* **The problem**: Print, exactly as written, every line from the first line of the records below through the line containing "polished after the", and nothing further.

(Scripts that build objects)
========================================================================
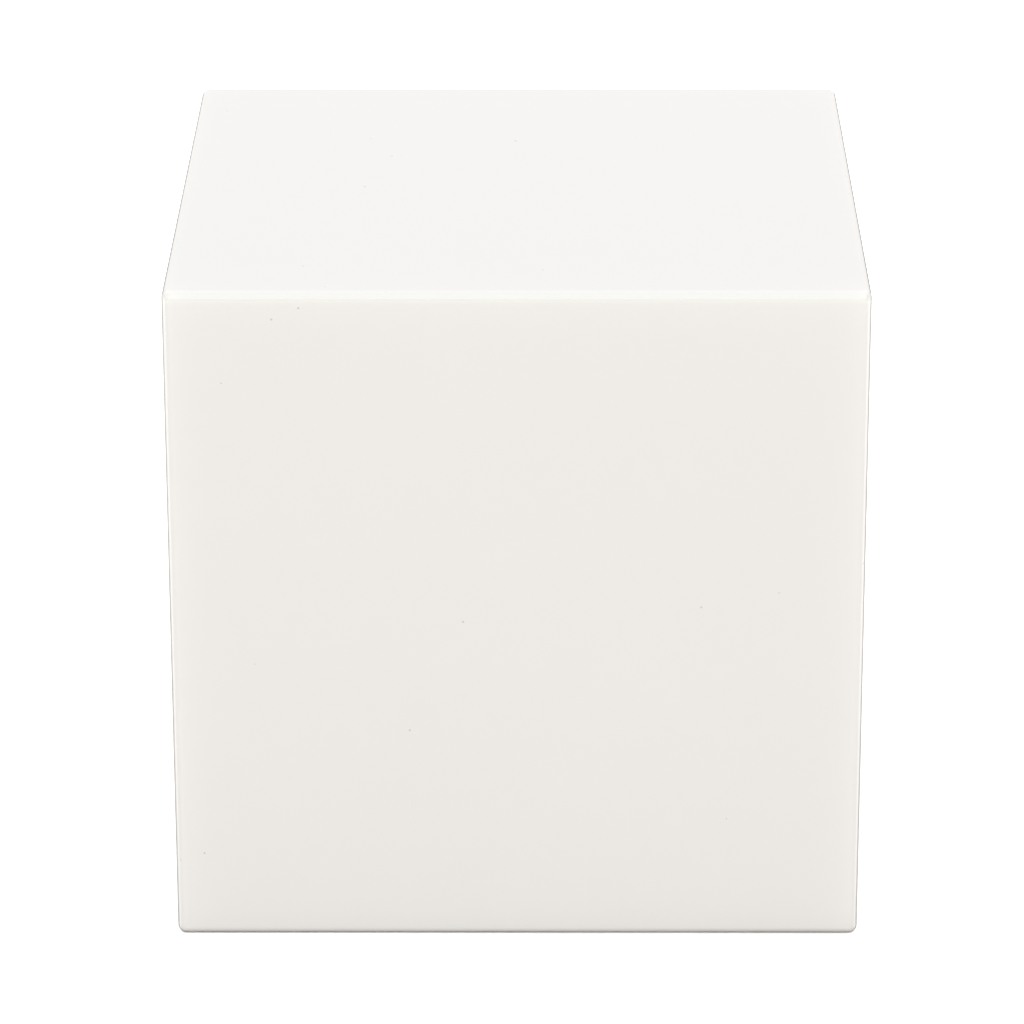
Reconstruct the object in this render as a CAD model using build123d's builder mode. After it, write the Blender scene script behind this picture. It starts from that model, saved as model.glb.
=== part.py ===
"""White acrylic display cube: a five-sided box, open underneath, that stands on its rim.

Five pieces of cast acrylic sheet meet in 45 degree mitres and are cemented along them. The cement that
squeezes out of each mitre sets as a concave bead in the inner corner. The outer edges are rounded over and
polished after the cement has set, so each panel carries half of the rounding at each of its mitres.

The frame: origin at the centre of the footprint, on the plane that the rim stands on. +Z is up, the front
panel faces -Y. Lengths are in millimetres.
"""

import os

from build123d import *

# Driving dimensions
side = 100.0  # width, depth and height of the cube
sheet = 5.0  # thickness of the acrylic sheet
edge_radius = 1.2  # round-over on every outer edge
rim_break = 0.4  # radius of the polished inner edge of the open rim
bead_radius = 2.5  # hollow face of a cement bead
bead_wetting = 0.15  # how far the hollow face would run past the wall, which sets its angle to the wall
bead_stop = 1.5  # height above the rim at which the upright beads end

# Worked out from them
half = side / 2
inner_half = half - sheet
centre = Vector(0, 0, half)

# The way each panel faces
facing = {
    "top": Vector(0, 0, 1),
    "front": Vector(0, -1, 0),
    "back": Vector(0, 1, 0),
    "left": Vector(-1, 0, 0),
    "right": Vector(1, 0, 0),
}


def mitre_planes(names):
    """The planes through the cube's centre that part what lies nearest to the named panels from the rest."""
    others = [name for name in facing if name not in names]
    return [Plane(centre, z_dir=facing[n] - facing[m]) for n in names for m in others]


# The whole box, rounded over, before it is parted along its mitres
with BuildPart() as box:
    with BuildSketch():
        Rectangle(side, side)
    extrude(amount=side)
    fillet(box.edges(), radius=edge_radius)
    with BuildSketch():
        Rectangle(2 * inner_half, 2 * inner_half)
    extrude(amount=side - sheet, mode=Mode.SUBTRACT)
    rim = box.faces().filter_by(Axis.Z).sort_by(Axis.Z)[0]
    fillet(rim.inner_wires()[0].edges(), radius=rim_break)

# The space inside the box, rounded in its corners as the beads leave it
with BuildPart() as bead_hollow:
    with BuildSketch():
        Rectangle(2 * (inner_half + bead_wetting), 2 * (inner_half + bead_wetting))
    extrude(amount=side - sheet + bead_wetting)
    uprights = bead_hollow.edges().filter_by(Axis.Z)
    under_top = bead_hollow.faces().sort_by(Axis.Z)[-1].edges()
    fillet(uprights + under_top, radius=bead_radius)

# All the cement: what that rounded space leaves of the box's square-cornered one
with BuildPart() as cement:
    with BuildSketch(Plane.XY.offset(bead_stop)):
        Rectangle(2 * inner_half, 2 * inner_half)
    extrude(amount=side - sheet - bead_stop)
    add(bead_hollow.part, mode=Mode.SUBTRACT)

pieces = []

# Five panels
for name in facing:
    with BuildPart() as panel:
        add(box.part)
        for plane in mitre_planes([name]):
            split(bisect_by=plane, keep=Keep.TOP)
    panel.part.label = f"{name}_panel"
    pieces.append(panel.part)

# Four beads in the upright corners
for depth_side in ("front", "back"):
    for width_side in ("left", "right"):
        with BuildPart() as corner_bead:
            add(cement.part)
            for plane in mitre_planes([depth_side, width_side]):
                split(bisect_by=plane, keep=Keep.TOP)
        corner_bead.part.label = f"corner_bead_{depth_side}_{width_side}"
        pieces.append(corner_bead.part)

# Four beads under the edges of the top panel
for name in ("front", "back", "left", "right"):
    with BuildPart() as top_bead:
        add(cement.part)
        for plane in mitre_planes(["top", name]):
            split(bisect_by=plane, keep=Keep.TOP)
    top_bead.part.label = f"top_bead_{name}"
    pieces.append(top_bead.part)

os.makedirs("parts", exist_ok=True)
for piece in pieces:
    export_step(piece, f"parts/{piece.label}.step")
    print(piece.label, "solids", len(piece.solids()), "volume", round(piece.volume, 1))
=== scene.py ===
"""Looks for the white acrylic display cube.

Each CAD panel and each CAD bead of cement is replaced by a finer mesh of the same size. A panel is one closed
sheet with mitred edges and polished corners, and a bead is a hollow-faced run of cement in an inner corner.
Everything is in metres, in the frame of the CAD model.
"""

import math
from types import SimpleNamespace

import bpy
from mathutils import Matrix, Vector, noise


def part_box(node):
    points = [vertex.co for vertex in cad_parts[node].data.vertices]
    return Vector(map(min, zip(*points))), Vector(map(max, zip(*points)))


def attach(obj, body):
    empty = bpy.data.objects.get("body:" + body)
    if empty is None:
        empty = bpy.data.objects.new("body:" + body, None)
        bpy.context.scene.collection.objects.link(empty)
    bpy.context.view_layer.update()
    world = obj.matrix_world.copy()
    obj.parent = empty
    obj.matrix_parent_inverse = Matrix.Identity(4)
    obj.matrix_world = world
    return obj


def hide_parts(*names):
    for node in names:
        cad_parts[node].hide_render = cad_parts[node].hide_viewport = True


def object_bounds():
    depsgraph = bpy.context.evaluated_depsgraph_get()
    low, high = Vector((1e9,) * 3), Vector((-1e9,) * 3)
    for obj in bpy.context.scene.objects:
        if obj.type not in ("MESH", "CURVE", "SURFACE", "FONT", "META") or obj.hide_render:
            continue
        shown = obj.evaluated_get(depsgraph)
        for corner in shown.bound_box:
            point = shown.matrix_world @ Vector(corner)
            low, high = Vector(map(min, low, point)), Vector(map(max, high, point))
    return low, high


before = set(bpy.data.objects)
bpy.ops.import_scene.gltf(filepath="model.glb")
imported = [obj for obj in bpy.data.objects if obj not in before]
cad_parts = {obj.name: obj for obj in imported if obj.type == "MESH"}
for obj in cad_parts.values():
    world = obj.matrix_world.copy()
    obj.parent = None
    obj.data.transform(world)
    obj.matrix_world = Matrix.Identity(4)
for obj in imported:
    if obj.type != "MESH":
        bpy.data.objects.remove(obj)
cad_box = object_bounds()

# Sizes, read from the CAD model
low, high = cad_box
side = high.z - low.z
half = side / 2
top_low, top_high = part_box("top_panel")
sheet = side - top_low.z
inner_half = half - sheet
edge_radius = (half - top_high.x) / (1 - math.cos(math.radians(45)))
bead_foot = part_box("corner_bead_front_left")[0].z

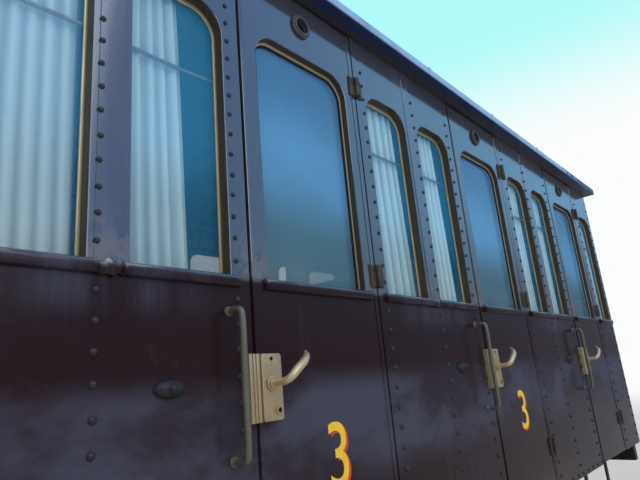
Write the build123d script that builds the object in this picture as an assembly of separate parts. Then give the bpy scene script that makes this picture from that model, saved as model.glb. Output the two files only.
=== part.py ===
========================================================================
* **Answer for this exercise**:
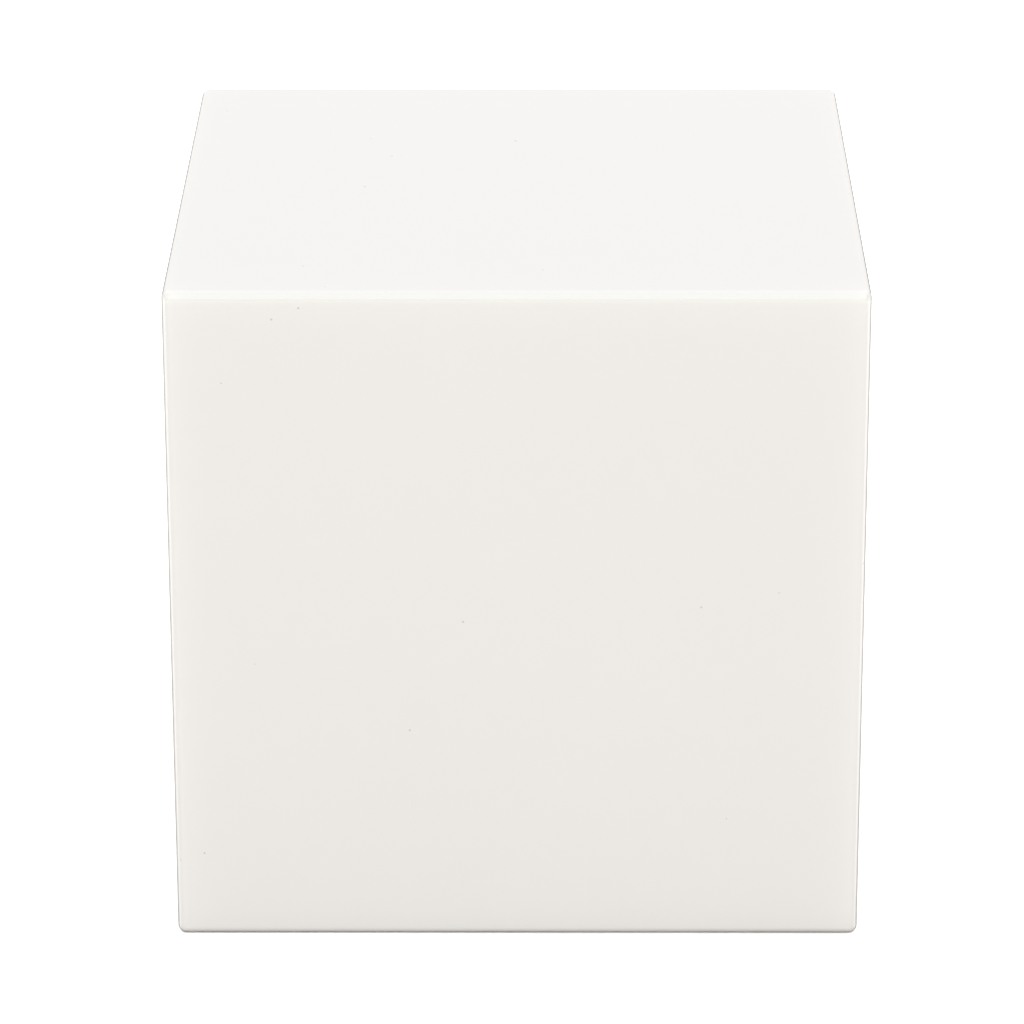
Reconstruct the object in this render as a CAD model using build123d's builder mode. After it, write the Blender scene script behind this picture. It starts from that model, saved as model.glb.
=== part.py ===
"""White acrylic display cube: a five-sided box, open underneath, that stands on its rim.

Five pieces of cast acrylic sheet meet in 45 degree mitres and are cemented along them. The cement that
squeezes out of each mitre sets as a concave bead in the inner corner. The outer edges are rounded over and
polished after the cement has set, so each panel carries half of the rounding at each of its mitres.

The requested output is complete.